Fig. 884.

Another plan would be to hold the work by dogs applied on the outside, and turn the bore and both of the faces. To these fasten four plates on the chuck plate, and turn their ends to the size of the bore and place the work on them, as in [Fig. 883], in which a, b, c, d are the four plates, and are clamping plates. This plan is often employed, but it is not a desirable one in heavy work, because the weight of the work is quite apt to move the plates during its setting. A better plan than either of these is to first turn off one face and then turn the work around in the lathe and hold it as in [Fig. 884]. The bore may then be turned, and all that part of the face not covered by the plates. Four holding plates must then be applied with the bolts within the bore, and when screwed firmly down the outside plates may be removed, leaving the work free to have the remainder of its face and its circumference turned up. In this way the work may be turned more true than by either of the two previously described methods, because it has no opportunity to move or become out of true.

Fig. 885.

Cylindrical work to be chucked with its axis parallel to the face plate is chucked by wood workers as shown in [Fig. 885], in which b, b are two blocks screwed to the chuck c, and having Vs in to receive the work as shown; the work is held to the blocks b, by means of the straps s, s, which are held to b, b by screws. An example of a different class of chucking by bolts and clamps may be given in the engine crank. A common method of chucking such a crank is to level the surface of the crank in a planing machine, and to hold that surface to the chuck-plate by bolts and plates, while boring both the holes, merely reversing the crank end for end for the second chucking.

This method has several inherent defects, especially in the case of large cranks. First, it is a difficult matter to maintain large chuck plates quite true, and as a result by this method of chucking any want of truth in the surface of the chuck will be doubled in the want of parallelism in the bores of the crank.

Suppose, for example, that the chuck surface is either slightly hollow or rounding as tested with a straight-edge placed across its face, then the axial line of the hole bored in the crank will not be at a true right angle with the planed surface of the crank.

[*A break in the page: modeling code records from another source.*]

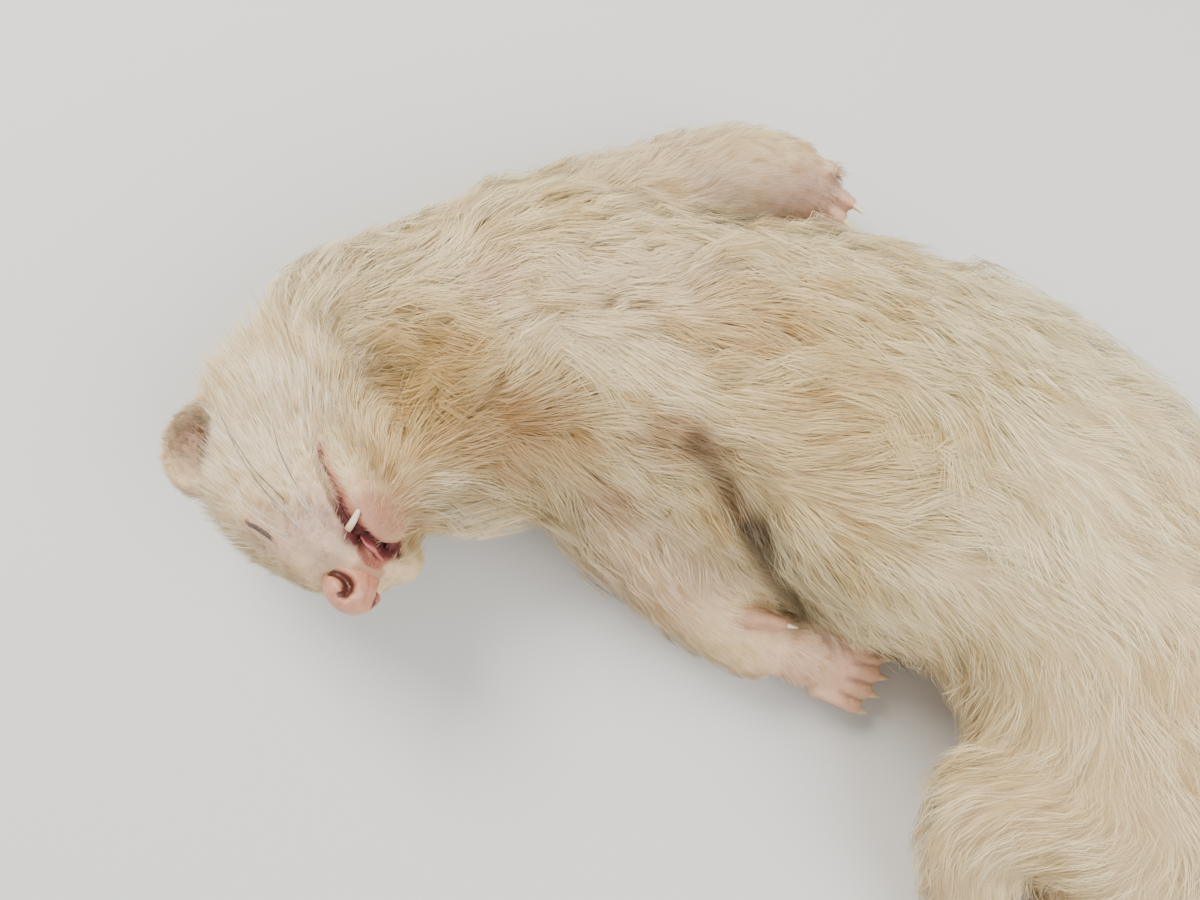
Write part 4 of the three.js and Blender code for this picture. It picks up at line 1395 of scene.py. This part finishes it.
def unwrap(points, groups):
    """Each point's place on an unwrap of the skin: the angle round its middle line, and the way along."""
    flat = np.zeros((len(points), 2))
    for group in np.unique(groups):
        own = groups == group
        if group == FACE:
            head = to_head(points[own])
            angle = np.arctan2(head[:, 1], head[:, 2] - HEAD_MIDDLE)
            reach = (head[:, 0] + HEAD_BACK) / HEAD_LONG
        elif group in EARS:
            mirror = (1, 1 if group == EAR_LEFT else -1, 1)
            head = (to_head(points[own]) - EAR_AT * mirror) * mirror
            half = np.where(head @ EAR_OPEN > 0, 0.5, -0.5)
            angle = math.pi * (0.5 * head @ EAR_WAY / EAR_LONG + half)
            reach = 0.5 + head @ EAR_RISE / EAR_HIGH
        else:
            line = np.array(LINES[group], float)
            _, along, way = along_line(points[own], line)
            steps = np.concatenate([[0], np.linalg.norm(np.diff(line, axis=0), axis=1).cumsum()])
            middle = np.stack([np.interp(along, steps, line[:, k]) for k in range(3)], 1)
            out = points[own] - middle
            side = unit(np.cross(way, (0, 0, 1)))
            angle = np.arctan2((out * side).sum(1), (out * np.cross(side, way)).sum(1))
            reach = along / steps[-1]
        flat[own, 0] = angle / (2 * math.pi) + 0.5
        flat[own, 1] = reach
    return flat


class FurField:
    """The finished skin's points, with what the fur needs to know there."""

    def __init__(self, mesh):
        net = Net(mesh)
        self.points = net.points()
        self.normals = net.normals()
        self.group = np.round(read_attribute(mesh, "coat_group")).astype(int)
        self.length = read_attribute(mesh, "fur_length")
        self.lie = read_attribute(mesh, "lie")
        self.bare = read_attribute(mesh, "bare")
        self.deep = read_attribute(mesh, "deep")
        mesh.calc_loop_triangles()
        corners = np.empty(len(mesh.loop_triangles) * 3, np.int32)
        mesh.loop_triangles.foreach_get("vertices", corners)
        self.triangles = corners.reshape(-1, 3)
        self.tree = KDTree(net.count)
        for k, point in enumerate(self.points):
            self.tree.insert(point, k)
        self.tree.balance()


def chosen_faces(name, span, centres):
    """Which of the skin's faces a coat piece covers."""
    if name == "coat_face":
        return to_head(centres)[:, 0] > FACE_FROM
    if name == "coat_cheeks":
        return to_head(centres)[:, 0] < CHEEKS_TO
    if span is None:
        return np.ones(len(centres), bool)
    reach = along_line(centres, LINES[TRUNK])[1]
    return (reach >= span[0]) & (reach < span[1])


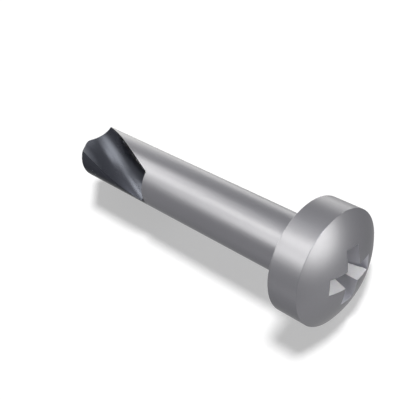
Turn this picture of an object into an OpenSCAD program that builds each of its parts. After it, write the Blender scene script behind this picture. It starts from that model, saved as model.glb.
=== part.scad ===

When the crank is turned end for end on the chuck-plate and again bolted with its plain surface against the surface of the chuck, the second hole bored will again not stand at a true right angle to the planed surface, and furthermore the error in one hole will be in a directly opposite direction to that of the other hole, so that the error in the crank will be double the amount that it is on the chuck surface. To this it may be answered that if such an error is known to exist it may be corrected by placing a piece of paper of the requisite thickness at the necessary end of the crank for both chuckings. But this necessitates testing the chuck on each occasion of using it, and the selection of a sheet of paper of the exact proper thickness, which is labor thrown away so long as an equally easy and more true way of chucking can be found. Furthermore there is a second and more important element than want of truth in the chuck to be found, which is that of the alteration of form which occurs in the crank (as each part of its surface is cut away) as explained in the remarks with which the subject of chucking is prefaced.